═════ Stored data ═════
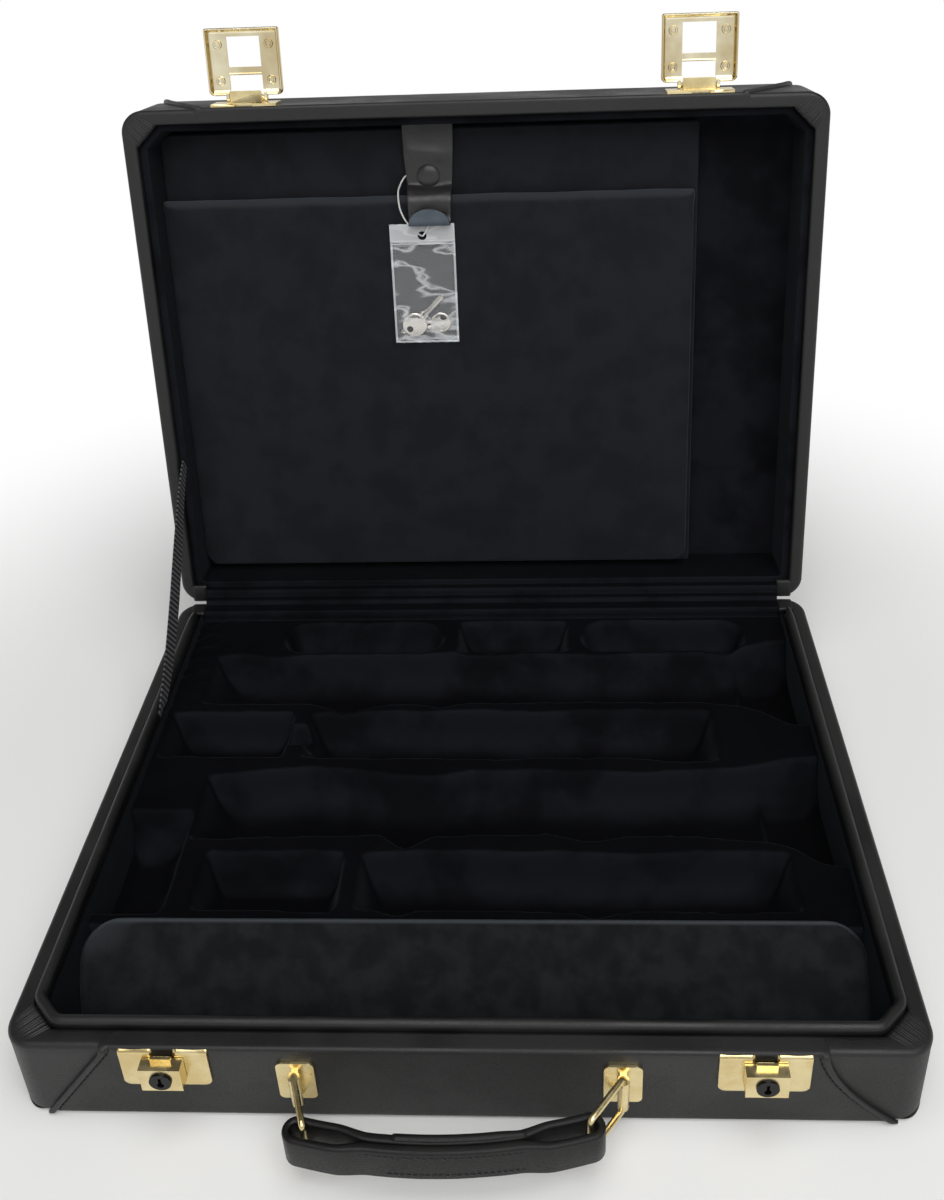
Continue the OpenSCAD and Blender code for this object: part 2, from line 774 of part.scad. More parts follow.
module hasp(x) {
  color(GOLD) lid_at_rest() hasp_frame(x) difference() {
    union() {
      hasp_shape();
      hasp_ears();
      hasp_bosses();
      hasp_hook();
    }
    translate([-hasp_w / 2, 0, 0]) rotate([0, 90, 0]) cylinder(h = hasp_w, r = hasp_pin_r + 0.05);
  }
}

module hasp_pin(x) {
  half = window_w / 2 + 0.4 + hasp_ear_w;
  color(GOLD) lid_at_rest() hasp_frame(x) translate([-half, 0, 0]) rotate([0, 90, 0])
    cylinder(h = 2 * half, r = hasp_pin_r);
}

module hasp_plate(x) {
  half = lock_w / 2 - 0.8;
  surface = -hasp_axis_out;
  color(GOLD) lid_at_rest() hasp_frame(x) difference() {
    union() {
      box_between([-half, 0.8 - hasp_axis_d, surface], [half, 2, surface + plate_t + 0.3]);
      translate([-tab_w / 2, 0, 0]) rotate([0, 90, 0]) cylinder(h = tab_w, r = hasp_knuckle_r);
      box_between([-tab_w / 2, -1.4, surface + 0.5], [tab_w / 2, 1.4, 0]);
      box_between([-tab_w / 2, -hasp_back - 1.3, surface + 0.5], [tab_w / 2, -hasp_back - 0.3, 4.2]);
    }
    translate([-hasp_w / 2, 0, 0]) rotate([0, 90, 0]) cylinder(h = hasp_w, r = hasp_pin_r + 0.06);
    box_between([-5, -hasp_axis_d - 1, surface - 1], [5, 3.8 - hasp_axis_d, surface + 3]);
  }
}

// Handle

module handle_plate(x) {
  z0 = handle_z + 1.4;
  color(GOLD) difference() {
    union() {
      translate([x, lock_face, z0]) rotate([-90, 0, 0]) linear_extrude(plate_t)
        rounded_rect(handle_plate_w, handle_plate_h, 2.5);
      translate([x, eye_y, handle_z - barrel_h / 2]) cylinder(h = barrel_h, r = barrel_r);
      box_between([x - 1.4, eye_y, handle_z - barrel_h / 2],
                  [x + 1.4, lock_face + 0.5, handle_z + barrel_h / 2]);
    }
    translate([x, eye_y, handle_z - barrel_h]) cylinder(h = 2 * barrel_h, r = ring_pivot_r + 0.08);
  }
}

module handle_ring(x, angle) {
  z0 = handle_z - ring_h / 2;
  color(GOLD) translate([x, eye_y, z0]) rotate([0, 0, angle]) {
    cylinder(h = ring_h, r = ring_pivot_r);
    translate([0, -ring_l, 0]) cylinder(h = ring_h, r = ring_t / 2);
    for (z = [0, ring_h - ring_t]) translate([-ring_t / 2, -ring_l, z]) cube([ring_t, ring_l, ring_t]);
  }
}

module handle_frame() {
  translate([handle_x, handle_y, handle_z - handle_w / 2]) rotate([0, 0, handle_turn]) children();
}

module bow(t0, t1, half) {
  intersection() {
    translate([0, bow_r - bow_drop]) difference() {
      circle(bow_r + t1, $fn = 360);
      circle(bow_r + t0, $fn = 360);
    }
    translate([-half, -bow_drop - 12]) square([2 * half, 40]);
  }
}

module handle_loop_at(side) {
  translate([side * loop_x, loop_y - bow_drop]) rotate([0, 0, side * loop_tilt]) children();
}

module handle_band() {
  color(LEATHER) handle_frame() linear_extrude(handle_w) difference() {
    union() {
      bow(-handle_t / 2, handle_t / 2, loop_x - 2);
      for (side = [-1, 1]) handle_loop_at(side) stadium(loop_half, loop_hole_r + loop_wall);
    }
    for (side = [-1, 1]) handle_loop_at(side) stadium(loop_half, loop_hole_r);
  }
}

module handle_sleeve() {
  color(LEATHER) handle_frame() translate([0, 0, 0.4]) linear_extrude(handle_w - 0.8)
    bow(-handle_t / 2 - sleeve_t, -handle_t / 2, 26);
}

// Lid

module hinge_seat_lid() {
  box_between([-hinge_half, -cut, -cut], [hinge_half, hinge_drop, lid_clear_foot]);
}

module lid_opening(d0, d1) {
  slab(d0, d1) cornered_rect(lid_open_x, lid_open_foot, lid_open_head, 2, bead_cut);
}

module lid_carcass() {
  color(WOOD) lid_at_rest() difference() {
    lid_block(leather_t, edge_r - leather_t);
    lid_opening(-cut, lid_floor);
    hinge_seat_lid();
  }
}

module lid_leather() {
  color(LEATHER) lid_at_rest() difference() {
    lid_block(0, edge_r);
    lid_block(leather_t, edge_r - leather_t);
    lid_opening(-cut, lid_floor - leather_t);
    hinge_seat_lid();
  }
}

module lid_front_panel() {
  color(LEATHER) lid_at_rest() translate([0, rim_gap, case_d]) linear_extrude(panel_t)
    translate([0, lid_h]) mirror([0, 1]) front_panel_shape(lid_h);
}

module lid_clear_shape() {
  cornered_rect(lid_clear_x, lid_clear_foot, lid_clear_head, 1, cut_in(bead_cut, frame_w));
}

module lid_frame() {
  color(VELVET) lid_at_rest() slab(frame_face, lid_floor) difference() {
    cornered_rect(lid_open_x, lid_open_foot, lid_open_head, 2, bead_cut);
    lid_clear_shape();
  }
}

module lid_lining() {
  color(VELVET) lid_at_rest() slab(lid_floor - velvet_t, lid_floor) lid_clear_shape();
}

module pocket_back_board() {
  board_gap = 0.5;
  color(VELVET) lid_at_rest() slab(pocket_back, lid_floor - velvet_t) intersection() {
    lid_clear_shape();
    translate([pocket_left, lid_clear_foot + board_gap])
      square([pocket_back_w, lid_clear_head - lid_clear_foot - board_gap - board_drop]);
  }
}

module pocket_shape() {
  translate([pocket_left + pocket_w / 2, pocket_foot + pocket_h / 2])
    rounded_rect(pocket_w, pocket_h, pocket_r);
}

module pocket_panel() {
  color(VELVET) lid_at_rest() slab(pocket_face, pocket_face + pocket_t) pocket_shape();
}

module pocket_gusset() {
  g = gusset_w;
  color(VELVET) lid_at_rest() slab(pocket_face + pocket_t, pocket_back) difference() {
    pocket_shape();
    translate([pocket_left + g, pocket_foot + g]) square([pocket_w - 2 * g, pocket_h]);
  }
}

// Strap with its press stud, and the keys in their bag

module strap_bar(p) {
  drop = (strap_top_s - p[1]) / (strap_top_s - strap_path[len(strap_path) - 1][1]);
  translate([strap_x, p[0], p[1]]) rotate([0, 90, 0])
    cylinder(h = strap_w - (strap_w - strap_tip_w) * drop, r = strap_t / 2, center = true, $fn = 16);
}

module strap() {
  color(LEATHER) lid_at_rest() for (i = [0:len(strap_path) - 2]) hull() {
    strap_bar(strap_path[i]);
    strap_bar(strap_path[i + 1]);
  }
}

module stud_cap() {
  color(PLASTIC) lid_at_rest() translate([strap_x, stud_d - strap_t / 2, stud_s]) rotate([90, 0, 0]) {
    cylinder(h = stud_cap_h * 0.5, r = stud_dia / 2);
    cylinder(h = stud_cap_h, r = stud_dia / 2 - 1);
  }
}

module stud_socket() {
  color(NICKEL) lid_at_rest() translate([strap_x, pocket_back, stud_s]) rotate([90, 0, 0])
    cylinder(h = 1.5, r = socket_dia / 2);
}

module key_loop() {
  n = 8;
  points = len(loop_route);
  function along(i) = loop_route[min(i + 1, points - 1)] - loop_route[max(i - 1, 0)];
  function unit(v) = v / norm(v);
  function ring(i) = let (
    t = unit(along(i)),
    a = unit(cross(t, abs(t[1]) < 0.9 ? [0, 1, 0] : [1, 0, 0])),
    b = cross(t, a)
  ) [for (k = [0:n - 1]) loop_route[i] + loop_dia / 2 * (a * cos(360 * k / n) + b * sin(360 * k / n))];
  verts = [for (i = [0:points - 1]) each ring(i)];
  sides = [for (i = [0:points - 2], k = [0:n - 1])
    each [[i * n + k, i * n + (k + 1) % n, (i + 1) * n + (k + 1) % n],
          [i * n + k, (i + 1) * n + (k + 1) % n, (i + 1) * n + k]]];
  first = [[for (k = [0:n - 1]) n - 1 - k]];
  last = [[for (k = [0:n - 1]) (points - 1) * n + k]];
  color(CORD) lid_at_rest() polyhedron(verts, concat(sides, first, last));
}

module key_bag() {
  wall = 0.4;
  foot = bag_top_s - bag_h;
  pouch_h = bag_h - bag_header;
  color(CLEAR) lid_at_rest() difference() {
    union() {
      slab(bag_d, bag_d + bag_t) translate([bag_x - bag_w / 2, foot]) square([bag_w, pouch_h]);
      slab(bag_d, bag_d + 2 * wall) translate([bag_x - bag_w / 2, foot]) square([bag_w, bag_h]);
    }
    slab(bag_d + wall, bag_d + bag_t - wall) translate([bag_x - bag_w / 2 + wall, foot + wall])
      square([bag_w - 2 * wall, pouch_h - 2 * wall]);
    slab(bag_d - 1, bag_d + bag_t + 1) translate([bag_x, bag_top_s - bag_header * 0.55]) circle(2.6);
  }
}

module key_shape() {
  difference() {
    circle(key_head_dia / 2);
    translate([0, -key_head_dia * 0.28]) circle(2);
  }
  translate([-2.2, key_head_dia / 2 - 1]) square([4.4, 18]);
}

module keys() {
  t = 1;
  foot = bag_top_s - bag_h + key_head_dia / 2 + 3;
  color(NICKEL) lid_at_rest() {
    slab(bag_d + 0.6, bag_d + 0.6 + t) translate([bag_x - 7, foot]) rotate(-32) key_shape();
    slab(bag_d + 0.9 + t, bag_d + 0.9 + 2 * t) translate([bag_x + 7.5, foot]) rotate(12) key_shape();
  }
}

base_carcass();
base_leather();
base_bottom_leather();
base_front_panel();
base_bead();
base_lining();
insert_pad();
insert_back_strip();
insert_rib_1();
insert_rib_2();
insert_rib_3();
insert_ledge();
insert_blocks();
front_board();
hinge_leaf_base();
hinge_pin();
hinge_cover_base();
stay_ribbon();
lock_plate(-lock_x);  // lock_plate_left
lock_plate(lock_x);  // lock_plate_right
lock_box(-lock_x);  // lock_box_left
lock_box(lock_x);  // lock_box_right
lock_cylinder(-lock_x);  // lock_cylinder_left
lock_cylinder(lock_x);  // lock_cylinder_right
handle_plate(eye_left);  // handle_plate_left
handle_plate(eye_right);  // handle_plate_right
handle_ring(eye_left, ring_angle_left);  // handle_ring_left
handle_ring(eye_right, -ring_angle_right);  // handle_ring_right
handle_band();
handle_sleeve();
lid_carcass();
lid_leather();
lid_front_panel();
lid_frame();
lid_lining();
pocket_back_board();
pocket_panel();
pocket_gusset();
stud_socket();
hinge_leaf_lid();
hinge_cover_lid();
hasp_plate(-lock_x);  // hasp_plate_left
hasp_plate(lock_x);  // hasp_plate_right
hasp(-lock_x);  // hasp_left
hasp(lock_x);  // hasp_right
hasp_pin(-lock_x);  // hasp_pin_left
hasp_pin(lock_x);  // hasp_pin_right
strap();
stud_cap();
key_loop();
key_bag();
keys();
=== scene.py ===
import json
import math

import bmesh
import bpy
import numpy as np
from mathutils import Matrix, Vector, noise


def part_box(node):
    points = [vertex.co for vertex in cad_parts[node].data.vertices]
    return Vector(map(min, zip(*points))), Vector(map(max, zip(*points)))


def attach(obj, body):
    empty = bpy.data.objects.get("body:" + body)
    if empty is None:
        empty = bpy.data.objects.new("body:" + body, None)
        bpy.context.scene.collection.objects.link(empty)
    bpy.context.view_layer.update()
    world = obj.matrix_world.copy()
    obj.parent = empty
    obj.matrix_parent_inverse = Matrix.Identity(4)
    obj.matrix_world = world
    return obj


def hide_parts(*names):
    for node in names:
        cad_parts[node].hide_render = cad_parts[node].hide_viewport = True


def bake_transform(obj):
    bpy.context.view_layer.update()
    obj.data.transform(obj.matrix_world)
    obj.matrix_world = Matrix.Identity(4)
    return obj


# Double clarinet case, shown open. Lengths are in millimetres and turned into metres when a piece is made.
# A lid point is written as (x, d, s): across, into the lid from its rim, and up from the hinge.

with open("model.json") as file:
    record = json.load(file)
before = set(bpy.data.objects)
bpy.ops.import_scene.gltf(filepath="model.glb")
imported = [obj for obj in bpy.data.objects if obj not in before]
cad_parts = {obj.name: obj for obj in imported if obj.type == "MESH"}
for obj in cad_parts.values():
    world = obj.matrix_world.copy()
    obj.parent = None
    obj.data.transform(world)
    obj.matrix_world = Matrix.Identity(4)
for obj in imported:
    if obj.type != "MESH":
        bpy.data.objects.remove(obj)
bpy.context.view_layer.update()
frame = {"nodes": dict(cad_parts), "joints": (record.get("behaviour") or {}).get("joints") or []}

MM = 0.001
hinge = next(joint for joint in frame["joints"] if joint["name"] == "lid_hinge")
leather_low, leather_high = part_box("base_leather")

CASE_W = (leather_high.x - leather_low.x) / MM
CASE_D = (leather_high.y - leather_low.y) / MM
BASE_H = leather_high.z / MM
HINGE_Y, HINGE_Z = hinge["pos_m"][1] / MM, hinge["pos_m"][2] / MM
LID_LEAN = math.radians(8)
LID_H = 44.0
RIM_GAP = 0.3
CORNER_R = 13.0
RIM_W = 8.3
LID_RIM_W = RIM_W - 0.4
PANEL_T = 0.8
BEAD_W = 5.0
BEAD_RISE = 4.5
BEAD_CUT = 12.5
HINGE_HALF = CASE_W / 2 - 15.5
HINGE_DROP = 2.3
IN_X = CASE_W / 2 - RIM_W
IN_Y = CASE_D / 2 - RIM_W
CLEAR_X = IN_X - BEAD_W - 1
FRONT_Y = -CASE_D / 2 - PANEL_T


def lid_point(x, d, s):
    """A point of the lid, in the object's frame at rest."""
    sin, cos = math.sin(LID_LEAN), math.cos(LID_LEAN)
    return (x, HINGE_Y + s * sin + d * cos, HINGE_Z + s * cos - d * sin)


def add_object(name, data):
    thing = bpy.data.objects.new(name, data)
    bpy.context.scene.collection.objects.link(thing)
    return thing


# Camera at the photograph's place. The photograph is PHOTO_W by PHOTO_H pixels.
PHOTO_W, PHOTO_H = 944, 1200
FOCAL_PX = 1228.31
CENTRE_PX = (490.46, 420.17)
CAMERA_MM = Vector((42.67, -479.09, 519.99))
CAMERA_YAW, CAMERA_DOWN, CAMERA_ROLL = (math.radians(a) for a in (-3.2931, 28.429, -2.4882))


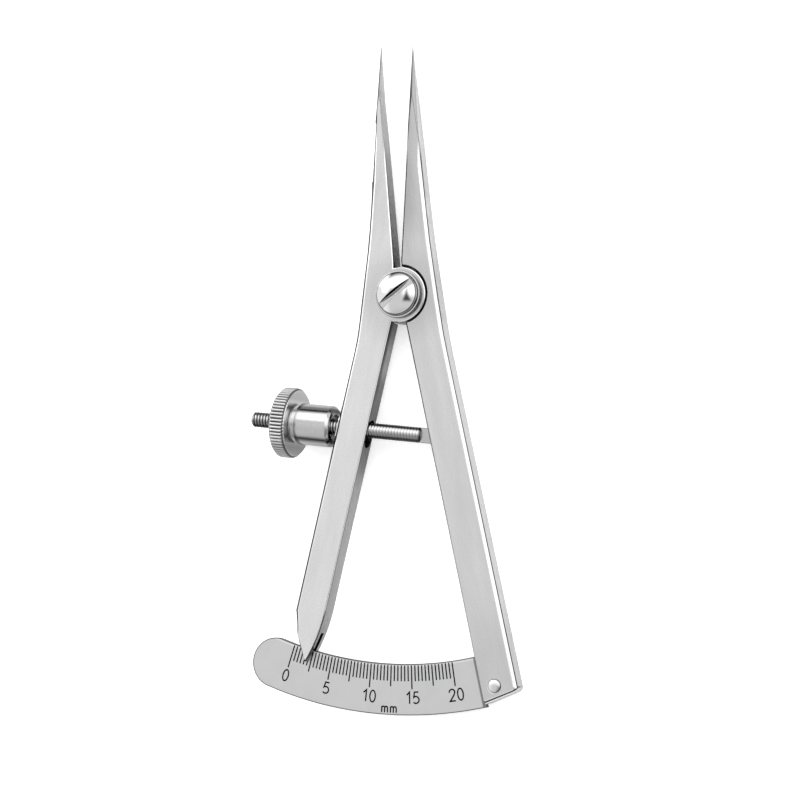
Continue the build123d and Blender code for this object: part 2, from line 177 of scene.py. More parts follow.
class NodeSheet:
    """The node tree of one material or of the world."""

    def __init__(self, tree: bpy.types.NodeTree) -> None:
        """Starts on an emptied tree."""
        self.tree = tree
        tree.nodes.clear()

    def node(self, kind: str, sockets: Sockets, **settings: Any) -> bpy.types.Node:
        """Adds a node.

        Args:
            kind: The node's type name.
            sockets: Values or links of its input sockets, by name or number.
            settings: Its own settings, which are set first.

        Returns:
            The new node.
        """
        node = self.tree.nodes.new(kind)
        for key, value in settings.items():
            setattr(node, key, value)
        for key, value in sockets.items():
            if isinstance(value, Signal):
                self.tree.links.new(value.socket, node.inputs[key])
            else:
                node.inputs[key].default_value = value
        return node

    def out(self, kind: str, output: Any, sockets: Sockets, **settings: Any) -> Signal:
        """Adds a node and returns one of its outputs."""
        return Signal(self, self.node(kind, sockets, **settings).outputs[output])

    def math(self, operation: str, first: Any, second: Any) -> Signal:
        """Adds a Math node on two values."""
        return self.out("ShaderNodeMath", 0, {0: first, 1: second}, operation=operation)

    def vector_math(self, operation: str, output: str, first: Any, second: Any) -> Signal:
        """Adds a Vector Math node on two vectors."""
        return self.out("ShaderNodeVectorMath", output, {0: first, 1: second}, operation=operation)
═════
Job:
Give again, word for word, every line of the listing above from the one with "Continue the build123d" to the one with "tree.nodes.clear()", both inclusive, and nothing beyond them.

Task solution:
Continue the build123d and Blender code for this object: part 2, from line 177 of scene.py. More parts follow.
class NodeSheet:
    """The node tree of one material or of the world."""

    def __init__(self, tree: bpy.types.NodeTree) -> None:
        """Starts on an emptied tree."""
        self.tree = tree
        tree.nodes.clear()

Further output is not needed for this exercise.